A side note: Chow hair is always on permanent frizz. They are the permanent afro wearing dogs.

BevB said...

Whatever his breed, he's too darned cute for words!

Heather said...

My sister just adopted a puppy that's thought to be either chow/lab or chow/shepard...looks just like yours. The leonberger puppies I've researched look just like him too...but they seem to have much bigger paws...your puppy doesn't seem to have huge paws.

Anonymous said...

Hey I know its been a year since you posted this. Just curious if you ever figured out what breed your dog is. We've had a Bernard/chow mix for 7 years now and looked like this when he was a pup without the blackish ears and face. He and our female white shepherd just had pups and 4 of the 8 look like you dog. :0)

Juice S. Aaron said...

Nope. We still haven't figured out what Moose is. And we're pretty sure he's not Anatolian or Leonberger, cause he has remained a small to midling sized dog.

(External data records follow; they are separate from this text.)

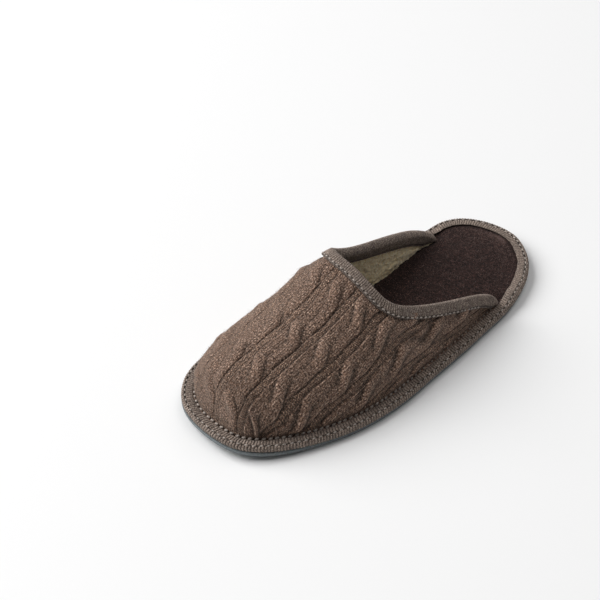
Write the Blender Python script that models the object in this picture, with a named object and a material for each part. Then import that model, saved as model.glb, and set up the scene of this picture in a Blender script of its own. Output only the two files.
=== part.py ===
"""A backless wool house slipper for the left foot, standing empty on its sole.

The toe points along -Y, the outer side of the foot is +X and the floor is z = 0.
The origin is the middle of the slipper's footprint. The pieces are the ones that are
stitched together: outsole, felt insole, sole tape, cable-knit upper and collar tape.
Every piece is lofted from the same two tables: the outline of the sole, and the arches
of the last over it.
"""

import bmesh
import bpy
import numpy as np

MM = 0.001

# The sizes of the last, in metres.
LENGTH = 270 * MM  # heel to toe, over the sole tape
BALL_WIDTH = 110 * MM  # across the ball of the foot: the outline's front is given in shares of it
HEEL_WIDTH = 84 * MM  # across the heel: the outline's rear is given in shares of it
INSTEP_HEIGHT = 67 * MM  # the ridge of the upper at the throat, above the floor
UPPER_SWELL = 1.5 * MM  # the upper's sides belly out past its seam by this
TOE_SPRING = 5 * MM  # lift of the toe end of the sole

# The sizes of the pieces, in metres.
OUTSOLE_THICKNESS = 3 * MM
OUTSOLE_SETBACK = 0.8 * MM  # the tape's roll stands out past the outsole by this
OUTSOLE_ROUND = 0.8 * MM  # rounding of the outsole's lower edge
FELT_THICKNESS = 4 * MM
FELT_RIM = 1.2 * MM  # the felt's rim where it is stitched down flat under the upper
FELT_SLOPE = 3.5 * MM  # it swells from that rim to its full thickness over this width
TAPE_THICKNESS = 1 * MM  # the knitted tape, on the sole's edge and on the collar
TAPE_ROLL = 1.8 * MM  # rounding where the tape folds over the sole's edge
HEEL_TAPE_WIDTH = 7.2 * MM  # how far the sole tape reaches in over the felt round the heel
FRONT_TAPE_WIDTH = 6.2 * MM  # how far it reaches in over the upper's flange
SOLE_TAPE_SINK = 14 * MM  # it comes down from the felt to the flange over this length
COLLAR_TAPE_WIDTH = 6.8 * MM  # from the fold down to the stitched edge
UPPER_WALL = 3 * MM  # cable knit and fleece together
FLANGE_THICKNESS = 0.9 * MM  # the upper's edge, pressed flat under the tape
SEAM_GAP = 0.3 * MM  # between pieces that touch

# Where the forms begin and end, as shares of the length from the heel.
SPRING_START = 0.72
WIDTH_BLEND = (0.25, 0.60)  # the heel's width gives way to the ball's between these
RIDGE_SOFTNESS = 0.25  # how broadly the ridge is rounded, as a share of the half width
THIN_TOE = 0.4  # below this share of the instep's height the wall's thickness lies level
SWELL_PEAK = 0.65  # the largest value of the curve that the swell follows up the arch
FOLD_ROUND = 0.7  # place of a fold's middle point between its face and its edge

# The sole's outline: half widths from the centre line, as shares of the local width.
OUTLINE = [
    # along, outer side, inner side
    (0.015, 0.160, 0.240),
    (0.060, 0.350, 0.425),
    (0.140, 0.500, 0.494),
    (0.250, 0.597, 0.492),
    (0.380, 0.597, 0.416),
    (0.520, 0.553, 0.380),
    (0.640, 0.557, 0.435),
    (0.740, 0.535, 0.463),
    (0.830, 0.475, 0.445),
    (0.910, 0.390, 0.382),
    (0.965, 0.292, 0.268),
    (0.992, 0.178, 0.138),
]
HEEL_END_SHIFT = -0.020  # the outline's rear end, across, as a share of the heel's width
TOE_END_SHIFT = 0.022  # its front end, as a share of the ball's width

# The arches of the last: height of the ridge above the sole's edge as a share of its
# height at the throat, place of the ridge between inner (0) and outer (1) side, and how
# full the arch's two shoulders are (2 is an ellipse, more is squarer).
ARCHES = [
    # along, height, ridge, outer fullness, inner fullness
    (0.150, 0.89, 0.40, 1.70, 2.35),
    (0.300, 0.96, 0.37, 1.70, 2.35),
    (0.450, 1.00, 0.33, 1.72, 2.30),
    (0.585, 0.99, 0.32, 1.86, 2.24),
    (0.680, 0.83, 0.39, 1.98, 2.15),
    (0.780, 0.73, 0.46, 2.15, 2.12),
    (0.860, 0.68, 0.49, 2.36, 2.20),
    (0.920, 0.63, 0.49, 2.50, 2.35),
    (0.965, 0.57, 0.49, 2.60, 2.50),
    (0.990, 0.42, 0.49, 2.60, 2.50),
    (1.000, 0.00, 0.50, 2.60, 2.50),
]

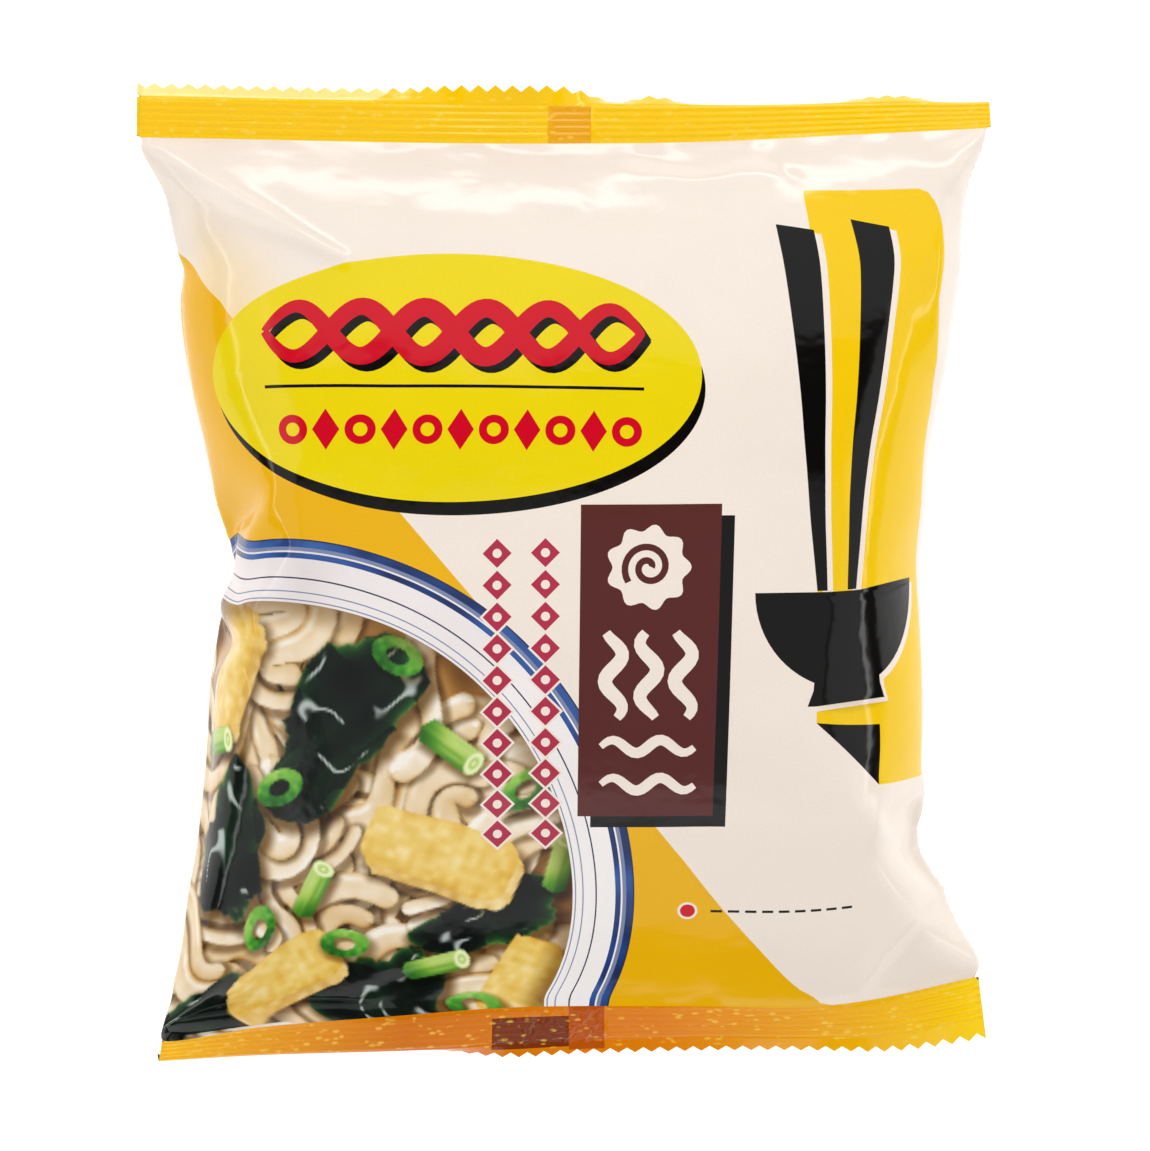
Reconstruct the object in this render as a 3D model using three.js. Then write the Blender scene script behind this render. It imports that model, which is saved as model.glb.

He could possibly have chow in him, as he does have a spotty tongue and a curly tail, but he doesn't have any of the chow's usual personality quirks and isn't as big as one either.

We just think of him as a moosey dog.

Elizabeth said...

We have a German Shepherd/chow mix, and that looks exactly like our dog!! She's the best dog we have though (we have 3). Yes, she has a personality just like your dog.

laurendean13 said...

Yes this is a chow/German Shepard puppy, mine looked IDENTICAL! She is only up to my thigh, and she is 40 lbs. She is just over a year old. And she is VERY just wanting to please. She is really trainable too.

Juice S. Aaron said...


I'll have to post a picture, but Moose is now 2 years old and is still only about 35 pounds. I'm thinking he's not full on shepherd/chow, though there's certainly room for a little of either breed in there with probably something smaller.

He does have some purple spots on his tongue, like a chow, and has the curly tail, but his temperament is still very very sweet. He is an eager to please pooch

The animal shelter we got him from thought he would reach 180 pounds, but he's still only 35 at most.